ボールペンの基礎
1943年ハンガリー人によって考案されたボールペンは、実用重視の現場で出番が多い筆記具。ペン先のボールが回転してインクを紙上に転写する構造で、紙質を選ばないのが特長。線幅や濃淡がほぼ一定、書きグセに関わらず安定した線になるという長所がある一方、ある程度の筆圧が必要なものもあり、線が無表情になるという短所もある。
構造
ボールペンチップ(ペン先)は下図のような構造をしている。特にボールと受座(ホルダー)の精度はペンの性能を決定付け、インクとの相性によって書き味に大きく影響する。ボールの真球度は1万分の3ミリ以下。
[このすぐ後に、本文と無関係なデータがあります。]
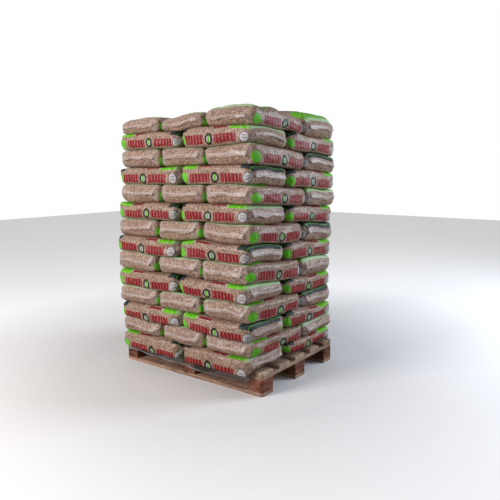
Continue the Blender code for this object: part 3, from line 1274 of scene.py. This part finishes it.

磨耗しにくくインク乗りが良い超硬ボールやセラミックスなどが使われ、機械式腕時計なみの精度で組み込まれている。
筆記角度は60~90°が理想的
あまり寝かせて書くと、ボールを保持している「かしめ部」が紙面に当たり、線がかすれたり、磨耗してボールが飛び出す原因となる。
ボール径と線幅
ボールペンの線の太さは「ボール径(ボールの直径)」で表示されていることが多く、一般的な筆跡幅(線幅)ではない。ボールペンはインクの種類(粘度や転写量)によって、筆記角度、筆圧、紙質などによって線幅がさまざまに変化するからだ。下表のように、線の太さの区分はインクの種類によってわずかに差がある。
ペン先(チップ)の種類
ボールペンのペン先は大きく2種類ある。一般的なコーンチップは円錐型で高筆圧にも耐える安定感がある。ニードルチップは1999年に日本の筆記具メーカー「オート」が開発したもので、その名の通り「針」のように細いチップ。コーンチップに比べて筆記線が見やすく、細かい字を書くのに適している。
インクの種類と特徴
ボールペンやマーキングペンのインクは、溶剤、色素(色材、発色材)、定着剤(樹脂、湿潤剤)などでできている。特に溶剤と色素の組み合わせで特徴が異なるので、用途に合わせて選ぼう。ゲルは静止状態では寒天状、かき混ぜると液体化するインク。なめらかに書けて筆記線がにじみにくい。
油性顔料:ガラスや金属にもしっかり書けるマーカーなど。
油性染料:耐水性、耐光性に優れ、紙以外の素材にも書ける。
水性顔料:筆記後、乾燥すると耐水性が高まる。鮮やかな発色も特長。
水性染料:サインペンのようにさらさらと書けるが、にじみやすい。